**DIRECTIONS**. Which lines hold the word "model"? Copy each one.

**LISTED RECORDS**.
◆ ◆ ◆ ◆ ◆ ◆ ◆

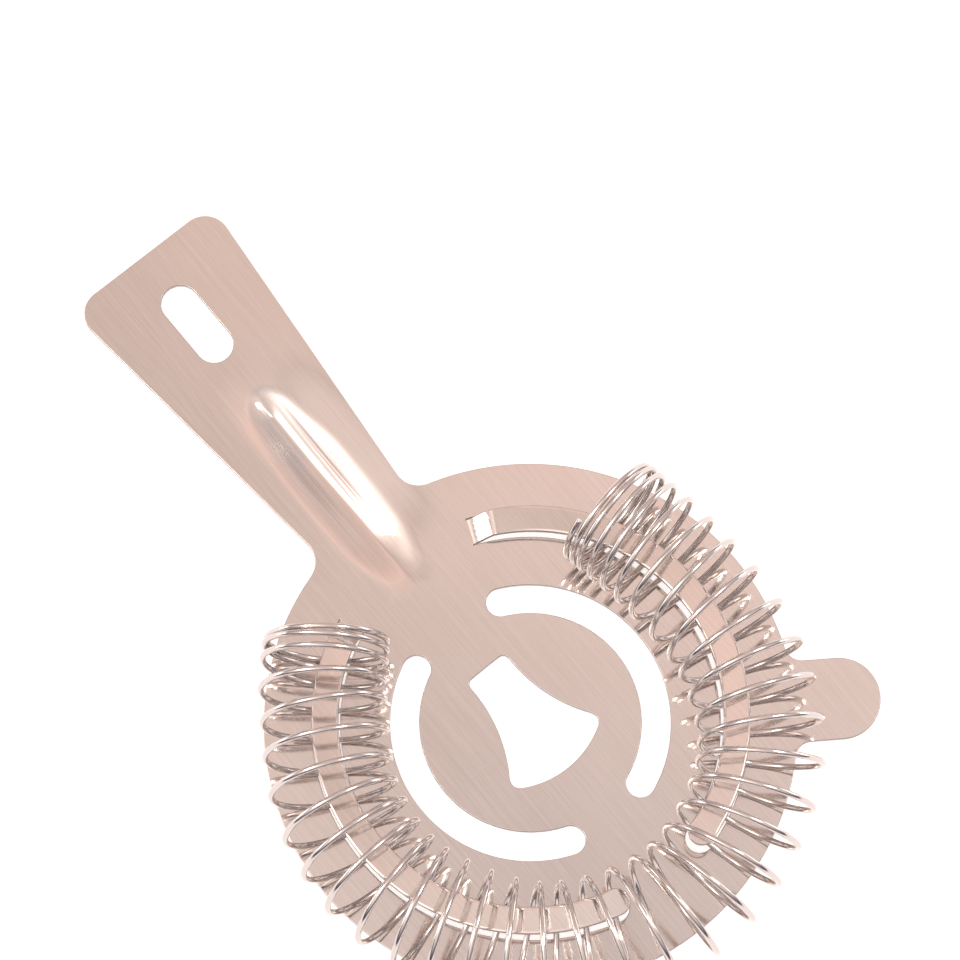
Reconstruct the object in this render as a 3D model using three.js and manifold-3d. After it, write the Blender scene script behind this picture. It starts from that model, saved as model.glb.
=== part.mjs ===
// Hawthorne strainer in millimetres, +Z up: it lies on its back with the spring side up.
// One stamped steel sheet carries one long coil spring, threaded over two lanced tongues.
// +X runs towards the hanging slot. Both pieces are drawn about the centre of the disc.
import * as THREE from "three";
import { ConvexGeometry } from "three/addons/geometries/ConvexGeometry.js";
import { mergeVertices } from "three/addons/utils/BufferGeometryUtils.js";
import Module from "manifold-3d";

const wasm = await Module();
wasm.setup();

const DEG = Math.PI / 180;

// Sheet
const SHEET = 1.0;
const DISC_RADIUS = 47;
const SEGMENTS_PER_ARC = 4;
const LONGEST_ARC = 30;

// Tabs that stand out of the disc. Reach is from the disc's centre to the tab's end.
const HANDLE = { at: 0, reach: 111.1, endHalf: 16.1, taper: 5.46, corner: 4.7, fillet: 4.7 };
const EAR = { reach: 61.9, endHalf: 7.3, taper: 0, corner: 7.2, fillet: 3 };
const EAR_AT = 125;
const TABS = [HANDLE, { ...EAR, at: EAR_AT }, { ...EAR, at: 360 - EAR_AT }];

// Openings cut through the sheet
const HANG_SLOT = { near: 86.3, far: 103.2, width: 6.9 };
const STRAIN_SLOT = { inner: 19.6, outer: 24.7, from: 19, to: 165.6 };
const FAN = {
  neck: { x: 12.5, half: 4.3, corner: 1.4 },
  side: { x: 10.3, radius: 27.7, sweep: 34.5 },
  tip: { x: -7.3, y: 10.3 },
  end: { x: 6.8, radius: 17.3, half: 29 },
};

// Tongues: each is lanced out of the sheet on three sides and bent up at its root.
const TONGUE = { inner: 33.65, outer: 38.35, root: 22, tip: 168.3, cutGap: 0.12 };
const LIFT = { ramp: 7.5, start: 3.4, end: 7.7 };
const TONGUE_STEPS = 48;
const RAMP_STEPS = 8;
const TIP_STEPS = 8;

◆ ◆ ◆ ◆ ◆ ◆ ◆

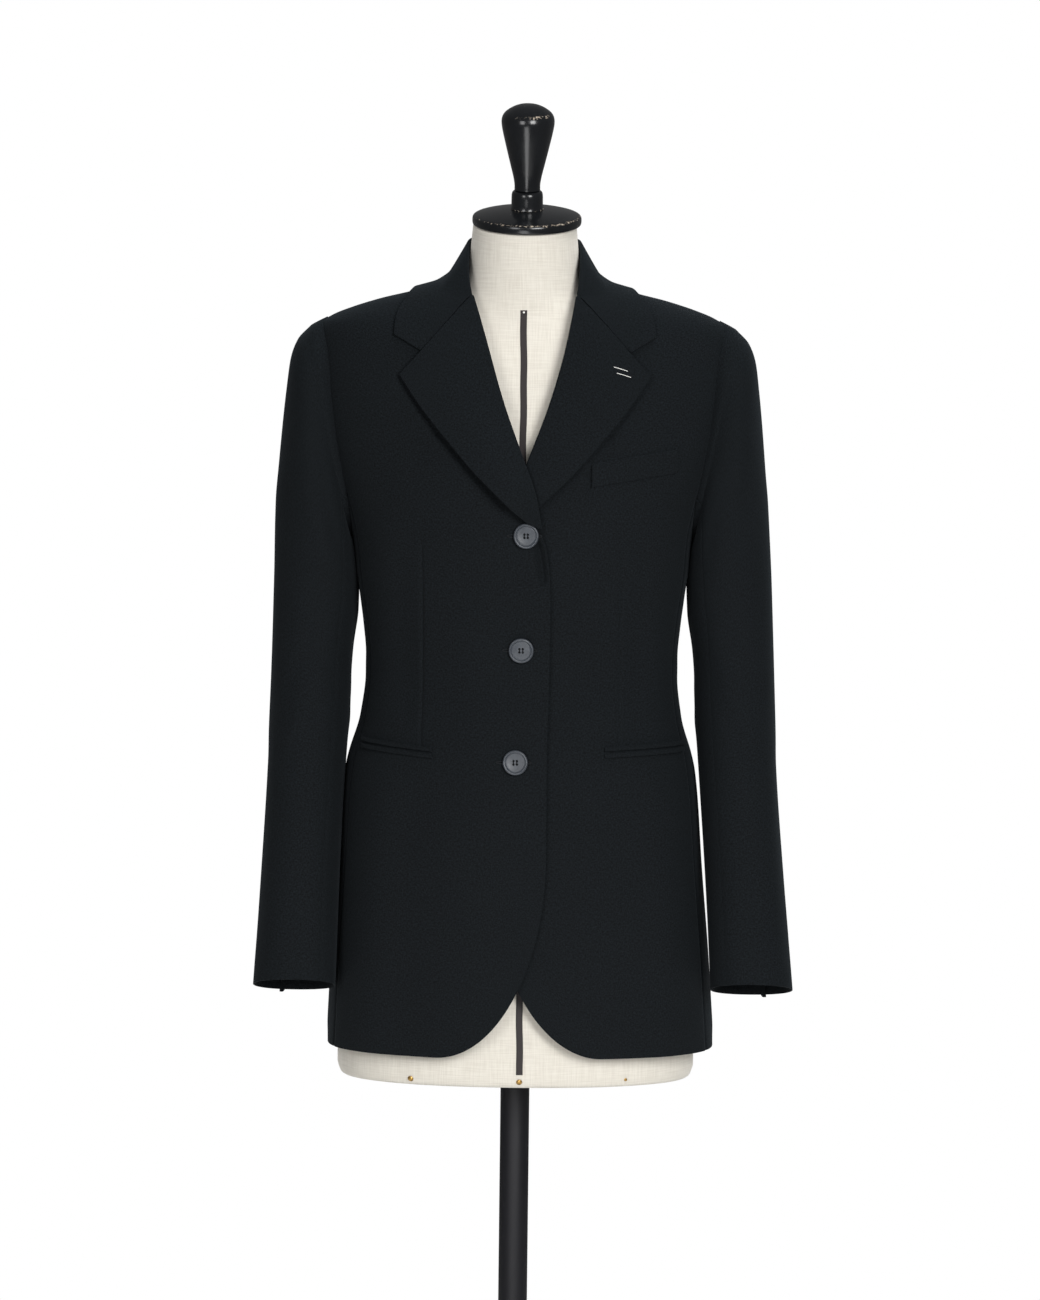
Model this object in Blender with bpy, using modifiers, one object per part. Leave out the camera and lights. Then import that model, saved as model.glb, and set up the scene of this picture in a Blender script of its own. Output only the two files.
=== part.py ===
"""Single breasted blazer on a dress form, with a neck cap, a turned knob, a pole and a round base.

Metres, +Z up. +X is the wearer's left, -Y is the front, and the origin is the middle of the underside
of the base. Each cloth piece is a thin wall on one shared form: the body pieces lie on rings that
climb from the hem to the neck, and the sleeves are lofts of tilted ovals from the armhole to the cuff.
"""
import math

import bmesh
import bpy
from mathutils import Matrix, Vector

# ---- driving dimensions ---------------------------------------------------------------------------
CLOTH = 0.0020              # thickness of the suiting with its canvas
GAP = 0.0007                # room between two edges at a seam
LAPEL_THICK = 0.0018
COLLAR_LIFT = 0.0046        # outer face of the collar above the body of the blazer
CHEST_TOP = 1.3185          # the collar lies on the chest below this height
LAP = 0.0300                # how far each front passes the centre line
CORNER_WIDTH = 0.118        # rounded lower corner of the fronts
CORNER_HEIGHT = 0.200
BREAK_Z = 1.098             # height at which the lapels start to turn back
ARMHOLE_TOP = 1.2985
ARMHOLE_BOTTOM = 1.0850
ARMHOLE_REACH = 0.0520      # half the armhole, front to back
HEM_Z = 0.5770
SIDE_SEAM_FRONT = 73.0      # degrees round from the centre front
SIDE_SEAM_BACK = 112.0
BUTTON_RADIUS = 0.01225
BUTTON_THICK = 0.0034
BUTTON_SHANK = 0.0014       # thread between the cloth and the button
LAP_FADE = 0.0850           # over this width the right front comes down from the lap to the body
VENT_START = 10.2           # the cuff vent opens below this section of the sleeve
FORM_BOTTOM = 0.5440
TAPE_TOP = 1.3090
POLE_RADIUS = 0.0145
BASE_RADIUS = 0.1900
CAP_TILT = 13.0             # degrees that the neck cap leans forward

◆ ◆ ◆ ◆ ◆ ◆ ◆

**FINAL ANSWER**.
Reconstruct the object in this render as a 3D model using three.js and manifold-3d. After it, write the Blender scene script behind this picture. It starts from that model, saved as model.glb.
Model this object in Blender with bpy, using modifiers, one object per part. Leave out the camera and lights. Then import that model, saved as model.glb, and set up the scene of this picture in a Blender script of its own. Output only the two files.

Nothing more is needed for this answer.